Is the construction of the elements in $A$ enough to conclude that the norm of any element in the sequence is $1$? Since the sum of the squares of the coordinates of any vector in $\mathcal{V}$ must be finite, would it not be trivial that this space is bounded?
But relative to $A$, I would think that any element would have norm $1$ (since only one coordinate is $1$ and the rest are $0$). The fact that this is an infinite dimensional vector space is making me think that I cannot assume that the norm of any $\mathbf{e}_{n}\in A$ is $1$, even though my intuitions tell me it is.
Then to show $A$ is closed, I let $\left\{\mathbf{x}_{i_{n}}\right\}_{n\geq 1}$ be a sequence in $A$, converging to some $\mathbf{e}_{0}\in\mathcal{V}$. Taking $\epsilon >0$, $\exists N>0$ such that
$$\lVert \mathbf{x}_{n}-\mathbf{e}_{0}\rVert<\epsilon,\ \forall n\geq N.$$
Here is where I am mostly confused about the problem: I am not sure if I should assume $\mathbf{e}_{0}\notin A$? If I do, then I am also unsure of what I can assume from that other than the fact that either more than one coordinate of the vector is nonzero, or all but one coordinate $x_{i}$ of the vector is nonzero with $x_{i}=1$.
(d) For this part, the book [Fleming] says to let $U_{l}=\left\{\mathbf{x}\ \vert\ \lVert \mathbf{x}-\mathbf{e}_{l}\rVert <1 \right\}$, for $l\in \mathbb{N}$. So the set $\mathcal{U}=\left\{U_{1}, U_{2},…\right\}$ covers $A$.
I wanted to approach this proof by supposing that $A$ is compact, and thus, $A$ must have a finite subcovering $\mathcal{U}_{m}=\left\{U_{1}, U_{2},…,U_{m}\right\},$ for some $n$.
But then considering any $\mathbf{e}_{n}$ for $n>m$, then $\lVert \mathbf{e}_{m}-\mathbf{e}_{n}\rVert=\sqrt{2}>1$. So, $U_{m}$ does not cover $\mathbf{e}_{n}$ for all $m\neq n$, furthermore $\mathcal{U}_{m}$ does not cover $\mathbf{e}_{n}$, so the conclusion holds.
I feel like this would work in a finite dimensional space, but the fact that we are in infinite dimensions tells me that I should be very careful with my assumptions about these vectors.
Any tips/suggestions would be appreciated!
Best Answer
You are wise to be cautious when working over infinite dimensions, since not everything that's true for finite dimensional vector spaces is necessarily true for infinite dimensions.

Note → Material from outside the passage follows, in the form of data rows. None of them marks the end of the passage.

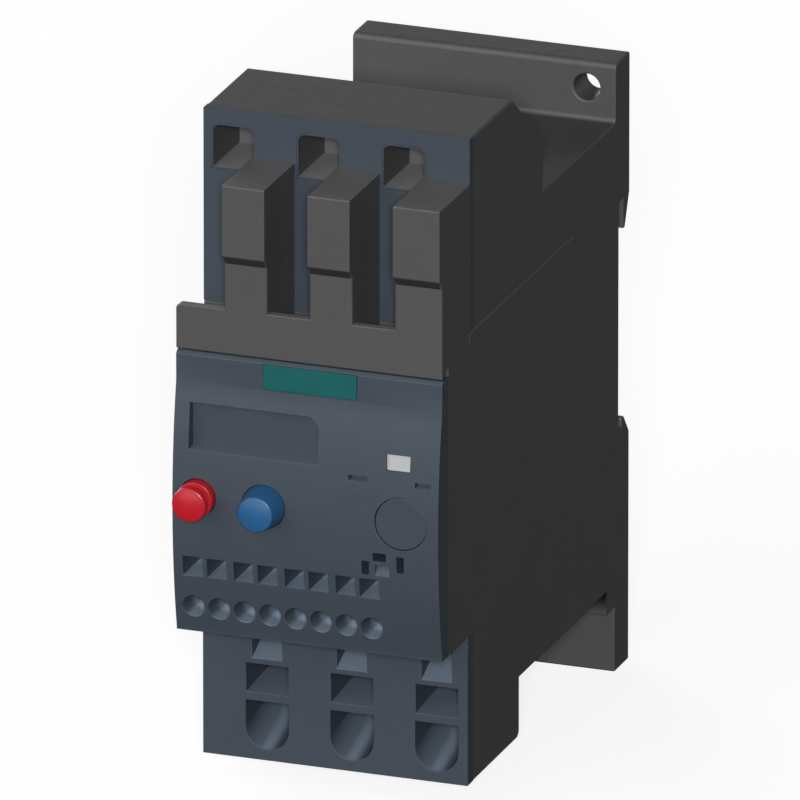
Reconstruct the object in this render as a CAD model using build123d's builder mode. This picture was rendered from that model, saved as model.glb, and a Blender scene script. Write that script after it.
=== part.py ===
"""Thermal overload relay plugged into its terminal support, in millimetres.

The origin is the centre of the rear mounting plate's back face. X runs to the right, Y to the rear
and Z up, so the relay's front is towards -Y.
"""

from build123d import *
import os

os.makedirs("parts", exist_ok=True)

# Overall sizes, with depths taken along Y and heights from the plate's centre
width = 45.0
plate_height = 104.0
plate_thickness = 6.8
saddle_depth = 26.7
relay_depth = 61.8
upper_setback = 12.7
lower_setback = 12.0
upper_layer = 2.0
lower_layer = 2.6
upper_block_depth = 34.5
upper_flat_depth = 20.1
lower_block_depth = 24.4
block_top_z = 62.2
block_shoulder_z = 50.9
saddle_top_z = 42.0
parting_z = 29.7
shroud_seat_z = 27.0
band_top_z = 33.4
cover_top_z = 25.6
cover_bottom_z = -21.7
relay_bottom_z = -37.0
lower_block_bottom_z = -47.0
foot_bottom_z = -41.0
foot_depth = 10.7

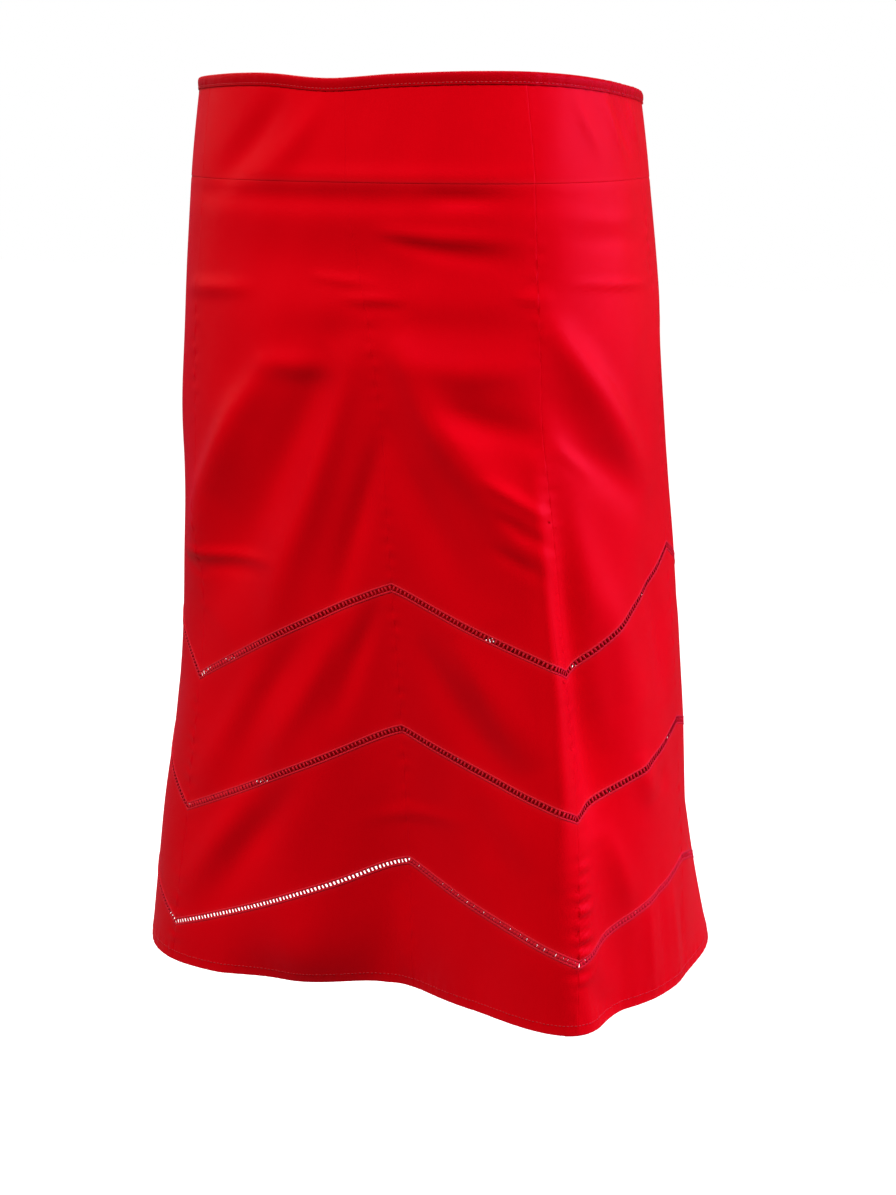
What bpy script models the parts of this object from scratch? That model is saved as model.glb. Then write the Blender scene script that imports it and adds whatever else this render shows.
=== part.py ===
"""A-line midi skirt in eight gores, with a yoke, a bound waist and three zigzag openwork bands.

The skirt hangs in the shape it has when it is worn. Its origin is the centre of the waist, +Z is up,
the front faces -Y and the wearer's left is +X. A place on the cloth is named by two numbers: its drop,
in metres below the waist, and its gore, a number that counts round from the centre front seam (0), by
way of the wearer's left side (2) and the centre back (4), to the centre front again (8).
"""
import math
from collections import namedtuple

import bmesh
import bpy
from mathutils import Matrix, Vector

# Sizes of the garment, in metres
SKIRT_LENGTH = 0.600
BINDING_DEPTH = 0.008
YOKE_DEPTH = 0.064
BAND_DEPTH = 0.006
BACK_WAIST_DIP = 0.016
BACK_YOKE_DIP = 0.010

# Where the two dips begin and end, in degrees from the centre front
WAIST_DIP_RUN = (50, 150)
YOKE_DIP_RUN = (100, 180)

# Thickness of the cloth, and the gap left at every seam
CLOTH_WALL = 0.0012
BINDING_WALL = 0.0018
BINDING_PROUD = 0.0003
BAND_WALL = 0.0010
BAND_SUNK = 0.0001
SEAM_GAP = 0.0003

# The concealed zip in the centre back seam
ZIP_END = 0.200
ZIP_CHANNEL = 0.0016
ZIP_TAPE_WIDTH = 0.012
ZIP_TAPE_WALL = 0.0010
ZIP_COIL_WIDTH = 0.0040
ZIP_COIL_WALL = 0.0016
ZIP_TAPE_END = 0.205
ZIP_TAPE_GAP = 0.0004
ZIP_START = BACK_WAIST_DIP + BINDING_DEPTH + SEAM_GAP
SLIDER_SET_DOWN = 0.0050
SLIDER_DROP = ZIP_START + SLIDER_SET_DOWN
SLIDER_WIDTH = 0.0060
SLIDER_LENGTH = 0.0080
SLIDER_WALL = 0.0018
BAIL_WIDTH = 0.0010
BAIL_HOLE = 0.0021
BAIL_RIM = 0.0009
PIVOT_PROUD = 0.0010
PULL_WIDTH = 0.0050
PULL_TOP_WIDTH = 0.0040
PULL_LENGTH = 0.0200
PULL_WALL = 0.0010
PULL_CROSSBAR = 0.0009
PULL_WINDOW_WIDTH = 0.0022
PULL_WINDOW_END = 0.0032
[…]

For example, this problem says that the Heine-Borel theorem can fail in infinite dimensions.
That being said, you're being a little too cautious. The slick arguments you were concerned about do work:
Given any $e_k\in A$, $(e_k)_n=1$ when $n=k$ and $0$ otherwise, so it is indeed true that $\|e_k\|=1$. This is sufficient to show $A$ is bounded.
$A$ is trivially closed because each point in $A$ is isolated. Indeed, simply consider the the open sets you define in (d). Put differently, you can say that there can be no sequence $\{a_n\}\subset A$ convergent to a point outside of $A$ since such a convergent sequence would also be Cauchy (we're working in a metric space). Since this sequence $\{a_n\}$ doesn't converge to a particular $e_j$, for any $N$ there is some $n> N$ such that $\|a_n-e_j\|=\sqrt{2}>1$ (since $a_n=e_i$ for some $i\neq j$). This is true for all $j$, so it is not hard to show from here that $\{a_n\}$ is not Cauchy: Let $\epsilon>0$ be smaller than $1$ and let $N$ be any positive integer. Then there is some $n$ with $\|a_n-a_N\|>1$, so it is not true that $n,m\geq N$ implies $\|a_n-a_m\|<\epsilon$.
This also provides a slick proof for (d), since a subset of a metric space is compact if and only if every sequence has a convergent subsequence. In particular, the sequence of the basis vectors $\{e_n\}$ has no convergent subsequences since such a subsequence would be Cauchy, but each point in the sequence is distance $1$ from each other.
That being said, your argument for (d) is mostly fine, but the notation can be improved. When you suppose for contradiction that $A$ is compact, we don't know which $U_i$ we're pulling into our finite subcover--we only know there are finitely many (writing $U_i$ means something! It is the particular open set containing $e_i$!). It would be better to say that our finite subcover has the form $\{U_{i_1},\dotsc, U_{i_m}\}$ for some positive integers $i_1,\dotsc, i_m$. Then take $n>\max(i_1,\dotsc, i_m)$, and note that $e_n$ isn't covered, as you have already done.